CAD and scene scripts
::::::::
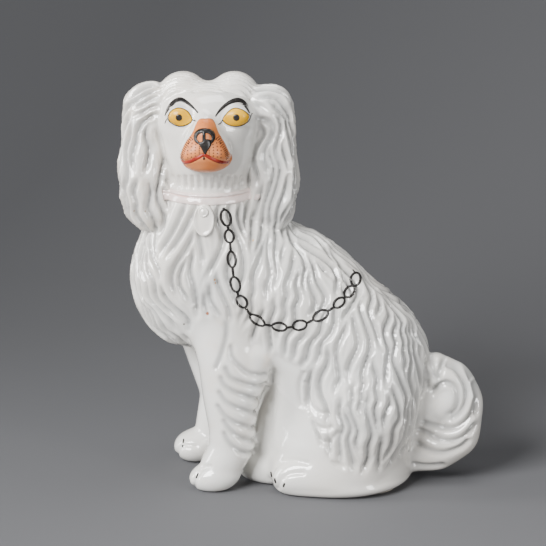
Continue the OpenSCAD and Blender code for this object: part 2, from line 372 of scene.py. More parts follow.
def combed(gap, longest, seed, where):
    """Lines laid along the hair about gap apart. Each runs until it nears another, or is long enough."""
    pick = np.random.default_rng(seed)
    surface, along, facing, wanted = point.tolist(), lie.tolist(), normal.tolist(), where.tolist()
    spacing = (gap * (1 + 0.2 * lattice(point, 25, seed + 1)) * np.where(np.isin(part_name, EARS), 0.8, 1)).tolist()
    taken, lines = {}, []
    low = low_corner.tolist()

    def nearest(q):
        n = near[int((q[0] - low[0]) / CELL), int((q[1] - low[1]) / CELL), int((q[2] - low[2]) / CELL)]
        return int(n)

    def crowded(q, limit, own):
        i, j, k = (int(c // gap) for c in q)
        for a in (i - 1, i, i + 1):
            for b in (j - 1, j, j + 1):
                for c in (k - 1, k, k + 1):
                    for r in taken.get((a, b, c), ()):
                        if r[3] != own and (r[0] - q[0]) ** 2 + (r[1] - q[1]) ** 2 + (r[2] - q[2]) ** 2 < limit:
                            return True
        return False

    def trace(start, way, own):
        q, n, path, last = surface[start], start, [], None
        for _ in range(int(longest / 2)):
            d = along[n]
            if last and d[0] * last[0] + d[1] * last[1] + d[2] * last[2] < 0:
                d = [-c for c in d]
            last = d
            q = [q[a] + d[a] * way for a in range(3)]
            n = nearest(q)
            if n < 0 or wanted[n] < 0.15:
                break
            s, f = surface[n], facing[n]
            off = sum((q[a] - s[a]) * f[a] for a in range(3))
            if abs(off) > 3:
                break
            q = [q[a] - f[a] * off for a in range(3)]
            if crowded(q, (spacing[n] * 0.48) ** 2, own):
                break
            path.append((q, n))
        return path

    queue = []
    seeds = pick.permutation(len(surface))[:9000].tolist()
    while queue or seeds:
        start = queue.pop(0) if queue else seeds.pop()
        if wanted[start] < 0.3 or crowded(surface[start], (spacing[start] * 0.97) ** 2, -1):
            continue
        own = len(lines)
        path = trace(start, -1.0, own)[::-1] + [(surface[start], start)] + trace(start, 1.0, own)
        if len(path) < 9:
            continue
        lines.append(np.array([q for q, _ in path]))
        for q, n in path:
            taken.setdefault(tuple(int(c // gap) for c in q), []).append((*q, own))
        for q, n in path[::4]:
            side = np.cross(facing[n], along[n])
            for way in (1, -1):
                m = nearest([q[a] + side[a] * way * spacing[n] for a in range(3)])
                if m >= 0:
                    queue.append(m)
    return lines


def carved(lines, wide, taper):
    """How deep a groove along the lines is at each point, 0 to 1, with rounded locks between."""
    tree = KDTree(sum(len(l) for l in lines))
    end = []
    for line in lines:
        for i, q in enumerate(line):
            tree.insert(q, len(end))
            end.append(min(1.0, (min(i, len(line) - 1 - i) + 1.5) / taper))
    tree.balance()
    hit = [tree.find(q)[1:] for q in point.tolist()]
    away = np.array([h[1] for h in hit])
    fade = np.array(end)[[h[0] for h in hit]]
    g = np.clip(1 - away / wide, 0, 1)
    return g ** 1.6 * fade, away


x, y, z = point.T
edge = np.interp(x, (-45, -30, -12, -9, -4, 8, 24, 38, 60, 85), (104, 110, 103, 75, 53, 35, 26, 20, 17, 17))
sit = (part_name == "body") | (part_name == "haunch")
amount = np.where(sit & (x > -45), amount * np.clip((z - edge) / 6 + 0.5, 0, 1), amount)
bare = np.exp(-(((x + 74) / 17) ** 2 + ((z - 114) / 20) ** 2) ** 2) * (part_name == "body")
amount *= 1 - 0.9 * bare
band = np.abs(z - 226.5 + 0.05 * (y + 2)) < 6
amount[band & (part_name == "body")] = 0
amount[(part_name == "body") & (z > 231)] = 0
amount *= 1 - 0.6 * np.exp(-(y / 10) ** 2) * np.clip(normal[:, 2] * 1.5, 0, 1) * (z < 200)
amount = spread(amount, 5)

hair = amount
main = combed(7.6, 95, 11, hair)
groove, away = carved(main, 4.2, 10)
strands = combed(4.4, 60, 23, hair)
thin, _ = carved(strands, 1.9, 9)
clump = brushed(lattice(point, 19, 37), 34)
relief = (1.3 - 4.5 * groove - 0.5 * thin + 2.2 * np.tanh(clump)) * hair * np.where(np.isin(part_name, EARS), 1.15, 1)

# Fine comb lines cross the crown from side to side, over both lobes down to the brow.
on_crown = spread(np.isin(part_name, ("crown", "head")) & (face[:, 1] < 34), 3)
hem = np.interp(np.abs(face[:, 0]), (0, 16, 26, 34), (303.5, 302.5, 299, 292))
crest = np.clip((z - hem) / 1.5, 0, 1) * on_crown
relief -= crest * np.clip((8 - face[:, 1]) / 20, 0.2, 1) * (1.35 - 1.35 * np.cos(2 * math.pi * (face[:, 1] - 0.1 * np.abs(np.abs(face[:, 0]) - 16)) / 4.2))


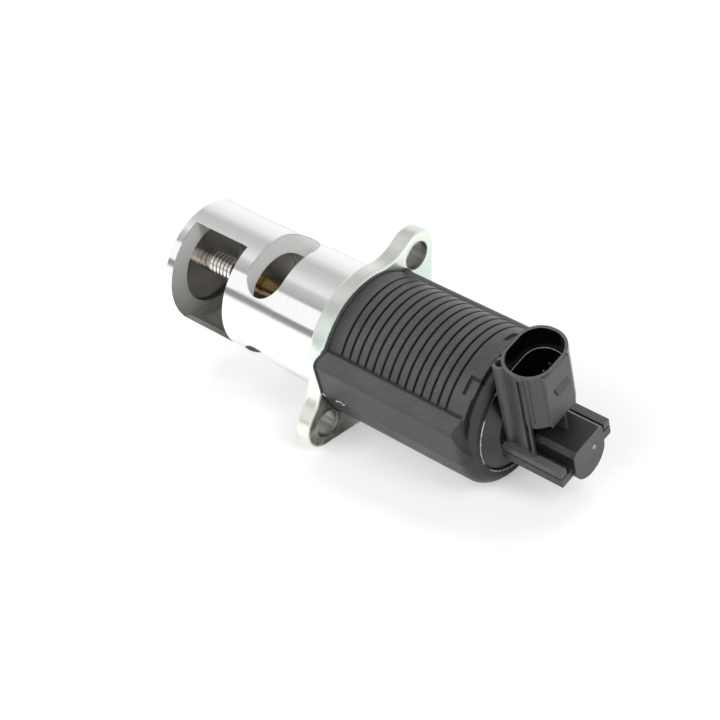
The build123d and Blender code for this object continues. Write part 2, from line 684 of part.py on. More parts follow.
sensor_spring = coil_spring(carrier_back, cavity_end, SENSOR_SPRING_R, SENSOR_WIRE, SENSOR_TURNS)
finish("sensor_spring", sensor_spring)
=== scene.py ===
"""Looks for an electric exhaust gas recirculation valve.

The valve lies along X with its gas end at -X. The connector leans about the valve's axis by ROLL. Sizes are in
metres. Effects and finishes come first, then the sub-assemblies, then the studio, and main() puts them together.
"""
from contextlib import contextmanager
from dataclasses import dataclass, field
from enum import Enum
from functools import reduce
import logging
import math
from typing import Callable, Iterable, Iterator

import bmesh
import bpy
from mathutils import Matrix, Vector


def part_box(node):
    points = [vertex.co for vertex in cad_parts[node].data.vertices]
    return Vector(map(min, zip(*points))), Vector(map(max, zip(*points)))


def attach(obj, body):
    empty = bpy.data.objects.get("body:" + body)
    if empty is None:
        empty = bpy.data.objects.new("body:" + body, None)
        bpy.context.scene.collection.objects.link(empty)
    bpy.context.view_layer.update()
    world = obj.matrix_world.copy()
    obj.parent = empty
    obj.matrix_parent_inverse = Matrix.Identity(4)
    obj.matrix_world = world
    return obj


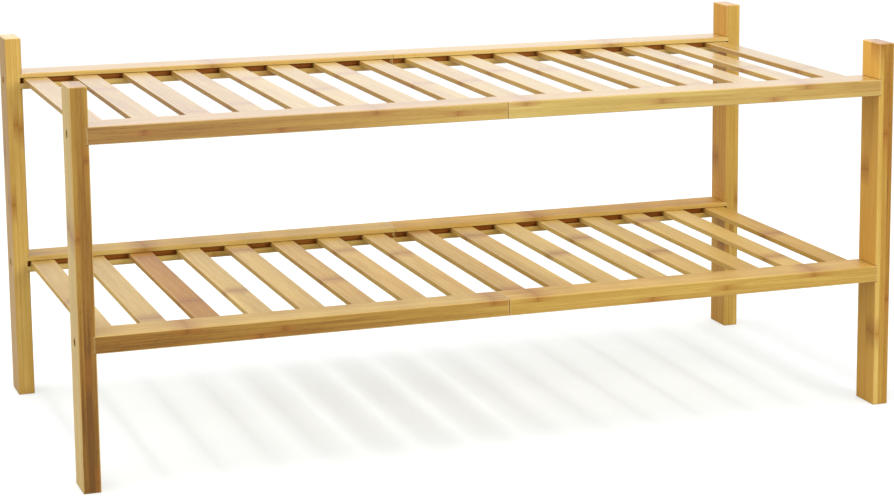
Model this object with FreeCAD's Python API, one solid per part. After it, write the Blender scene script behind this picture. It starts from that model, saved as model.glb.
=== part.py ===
import FreeCAD, Part
import math
import os

# Two-tier slatted bamboo rack, millimetres.
# Origin on the floor at the centre of the footprint, +Z up, +X along the length,
# -Y towards the front. Each piece is written to parts/NODE.step.

# ---- overall ----
length = 750.0                  # over the outer faces of the posts, along X
depth = 366.0                   # over the front and back faces, along Y
height = 340.0                  # floor to post tops

# ---- posts and rails ----
post_thickness = 15.0           # along X
post_depth = 34.0               # along Y
rail_height = 15.0              # along Z
rail_depth = 34.0               # along Y
lower_shelf_clearance = 118.0   # floor to the lower rails
post_rise = 33.0                # upper rails to the post tops
edge_radius = 1.0               # eased edges of posts and rails
seam_chamfer = 0.4              # broken edge at the middle end of each half rail

# ---- slats ----
slats_per_shelf = 16
slat_width = 22.0               # along X
slat_thickness = 5.0            # along Z
slat_edge_radius = 0.8
groove_lip = 4.2                # rail left above the slat groove
groove_depth = 6.0              # into the rail's inner face
end_slat_gap = 1.2              # first slat to the post's inner face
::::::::
What you will do: Repeat the records above exactly, from the first line to the last.

Result of the task:
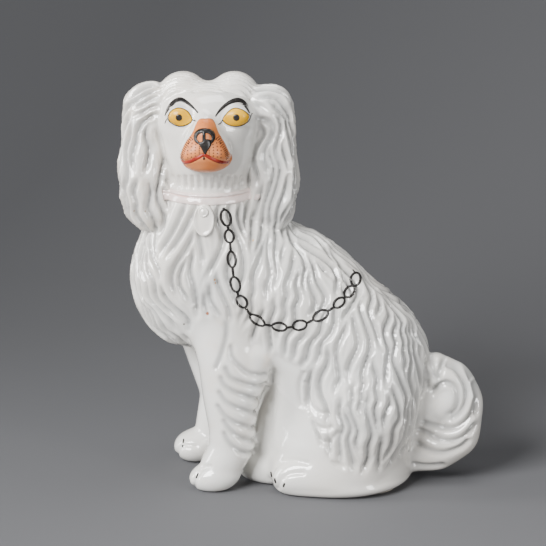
Continue the OpenSCAD and Blender code for this object: part 2, from line 372 of scene.py. More parts follow.
def combed(gap, longest, seed, where):
    """Lines laid along the hair about gap apart. Each runs until it nears another, or is long enough."""
    pick = np.random.default_rng(seed)
    surface, along, facing, wanted = point.tolist(), lie.tolist(), normal.tolist(), where.tolist()
    spacing = (gap * (1 + 0.2 * lattice(point, 25, seed + 1)) * np.where(np.isin(part_name, EARS), 0.8, 1)).tolist()
    taken, lines = {}, []
    low = low_corner.tolist()

    def nearest(q):
        n = near[int((q[0] - low[0]) / CELL), int((q[1] - low[1]) / CELL), int((q[2] - low[2]) / CELL)]
        return int(n)

    def crowded(q, limit, own):
        i, j, k = (int(c // gap) for c in q)
        for a in (i - 1, i, i + 1):
            for b in (j - 1, j, j + 1):
                for c in (k - 1, k, k + 1):
                    for r in taken.get((a, b, c), ()):
                        if r[3] != own and (r[0] - q[0]) ** 2 + (r[1] - q[1]) ** 2 + (r[2] - q[2]) ** 2 < limit:
                            return True
        return False

    def trace(start, way, own):
        q, n, path, last = surface[start], start, [], None
        for _ in range(int(longest / 2)):
            d = along[n]
            if last and d[0] * last[0] + d[1] * last[1] + d[2] * last[2] < 0:
                d = [-c for c in d]
            last = d
            q = [q[a] + d[a] * way for a in range(3)]
            n = nearest(q)
            if n < 0 or wanted[n] < 0.15:
                break
            s, f = surface[n], facing[n]
            off = sum((q[a] - s[a]) * f[a] for a in range(3))
            if abs(off) > 3:
                break
            q = [q[a] - f[a] * off for a in range(3)]
            if crowded(q, (spacing[n] * 0.48) ** 2, own):
                break
            path.append((q, n))
        return path

    queue = []
    seeds = pick.permutation(len(surface))[:9000].tolist()
    while queue or seeds:
        start = queue.pop(0) if queue else seeds.pop()
        if wanted[start] < 0.3 or crowded(surface[start], (spacing[start] * 0.97) ** 2, -1):
            continue
        own = len(lines)
        path = trace(start, -1.0, own)[::-1] + [(surface[start], start)] + trace(start, 1.0, own)
        if len(path) < 9:
            continue
        lines.append(np.array([q for q, _ in path]))
        for q, n in path:
            taken.setdefault(tuple(int(c // gap) for c in q), []).append((*q, own))
        for q, n in path[::4]:
            side = np.cross(facing[n], along[n])
            for way in (1, -1):
                m = nearest([q[a] + side[a] * way * spacing[n] for a in range(3)])
                if m >= 0:
                    queue.append(m)
    return lines


def carved(lines, wide, taper):
    """How deep a groove along the lines is at each point, 0 to 1, with rounded locks between."""
    tree = KDTree(sum(len(l) for l in lines))
    end = []
    for line in lines:
        for i, q in enumerate(line):
            tree.insert(q, len(end))
            end.append(min(1.0, (min(i, len(line) - 1 - i) + 1.5) / taper))
    tree.balance()
    hit = [tree.find(q)[1:] for q in point.tolist()]
    away = np.array([h[1] for h in hit])
    fade = np.array(end)[[h[0] for h in hit]]
    g = np.clip(1 - away / wide, 0, 1)
    return g ** 1.6 * fade, away


x, y, z = point.T
edge = np.interp(x, (-45, -30, -12, -9, -4, 8, 24, 38, 60, 85), (104, 110, 103, 75, 53, 35, 26, 20, 17, 17))
sit = (part_name == "body") | (part_name == "haunch")
amount = np.where(sit & (x > -45), amount * np.clip((z - edge) / 6 + 0.5, 0, 1), amount)
bare = np.exp(-(((x + 74) / 17) ** 2 + ((z - 114) / 20) ** 2) ** 2) * (part_name == "body")
amount *= 1 - 0.9 * bare
band = np.abs(z - 226.5 + 0.05 * (y + 2)) < 6
amount[band & (part_name == "body")] = 0
amount[(part_name == "body") & (z > 231)] = 0
amount *= 1 - 0.6 * np.exp(-(y / 10) ** 2) * np.clip(normal[:, 2] * 1.5, 0, 1) * (z < 200)
amount = spread(amount, 5)

hair = amount
main = combed(7.6, 95, 11, hair)
groove, away = carved(main, 4.2, 10)
strands = combed(4.4, 60, 23, hair)
thin, _ = carved(strands, 1.9, 9)
clump = brushed(lattice(point, 19, 37), 34)
relief = (1.3 - 4.5 * groove - 0.5 * thin + 2.2 * np.tanh(clump)) * hair * np.where(np.isin(part_name, EARS), 1.15, 1)

# Fine comb lines cross the crown from side to side, over both lobes down to the brow.
on_crown = spread(np.isin(part_name, ("crown", "head")) & (face[:, 1] < 34), 3)
hem = np.interp(np.abs(face[:, 0]), (0, 16, 26, 34), (303.5, 302.5, 299, 292))
crest = np.clip((z - hem) / 1.5, 0, 1) * on_crown
relief -= crest * np.clip((8 - face[:, 1]) / 20, 0.2, 1) * (1.35 - 1.35 * np.cos(2 * math.pi * (face[:, 1] - 0.1 * np.abs(np.abs(face[:, 0]) - 16)) / 4.2))


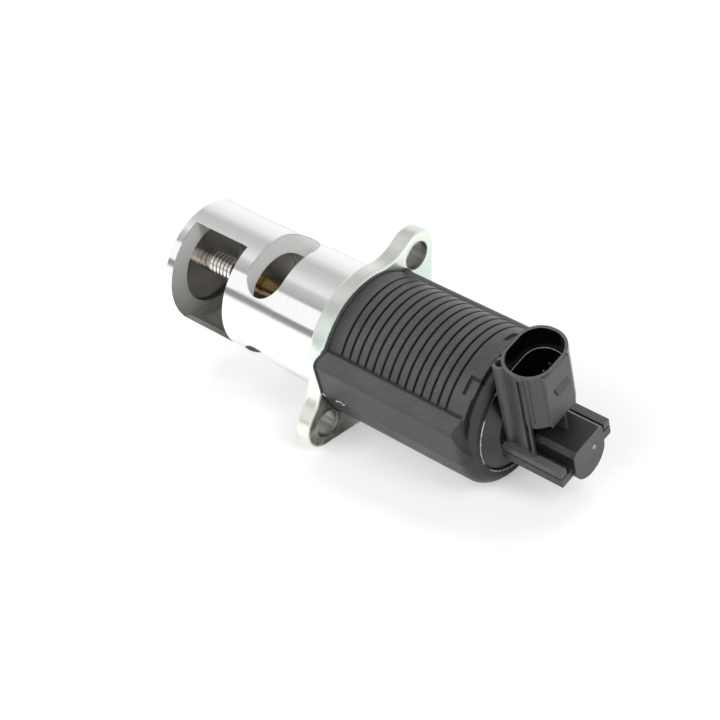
The build123d and Blender code for this object continues. Write part 2, from line 684 of part.py on. More parts follow.
sensor_spring = coil_spring(carrier_back, cavity_end, SENSOR_SPRING_R, SENSOR_WIRE, SENSOR_TURNS)
finish("sensor_spring", sensor_spring)
=== scene.py ===
"""Looks for an electric exhaust gas recirculation valve.

The valve lies along X with its gas end at -X. The connector leans about the valve's axis by ROLL. Sizes are in
metres. Effects and finishes come first, then the sub-assemblies, then the studio, and main() puts them together.
"""
from contextlib import contextmanager
from dataclasses import dataclass, field
from enum import Enum
from functools import reduce
import logging
import math
from typing import Callable, Iterable, Iterator

import bmesh
import bpy
from mathutils import Matrix, Vector


def part_box(node):
    points = [vertex.co for vertex in cad_parts[node].data.vertices]
    return Vector(map(min, zip(*points))), Vector(map(max, zip(*points)))


def attach(obj, body):
    empty = bpy.data.objects.get("body:" + body)
    if empty is None:
        empty = bpy.data.objects.new("body:" + body, None)
        bpy.context.scene.collection.objects.link(empty)
    bpy.context.view_layer.update()
    world = obj.matrix_world.copy()
    obj.parent = empty
    obj.matrix_parent_inverse = Matrix.Identity(4)
    obj.matrix_world = world
    return obj


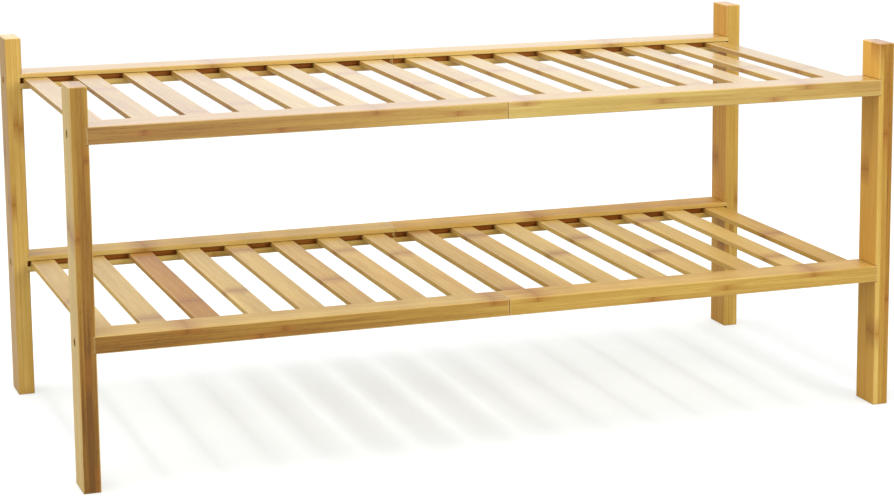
Model this object with FreeCAD's Python API, one solid per part. After it, write the Blender scene script behind this picture. It starts from that model, saved as model.glb.
=== part.py ===
import FreeCAD, Part
import math
import os

# Two-tier slatted bamboo rack, millimetres.
# Origin on the floor at the centre of the footprint, +Z up, +X along the length,
# -Y towards the front. Each piece is written to parts/NODE.step.

# ---- overall ----
length = 750.0                  # over the outer faces of the posts, along X
depth = 366.0                   # over the front and back faces, along Y
height = 340.0                  # floor to post tops

# ---- posts and rails ----
post_thickness = 15.0           # along X
post_depth = 34.0               # along Y
rail_height = 15.0              # along Z
rail_depth = 34.0               # along Y
lower_shelf_clearance = 118.0   # floor to the lower rails
post_rise = 33.0                # upper rails to the post tops
edge_radius = 1.0               # eased edges of posts and rails
seam_chamfer = 0.4              # broken edge at the middle end of each half rail

# ---- slats ----
slats_per_shelf = 16
slat_width = 22.0               # along X
slat_thickness = 5.0            # along Z
slat_edge_radius = 0.8
groove_lip = 4.2                # rail left above the slat groove
groove_depth = 6.0              # into the rail's inner face
end_slat_gap = 1.2              # first slat to the post's inner face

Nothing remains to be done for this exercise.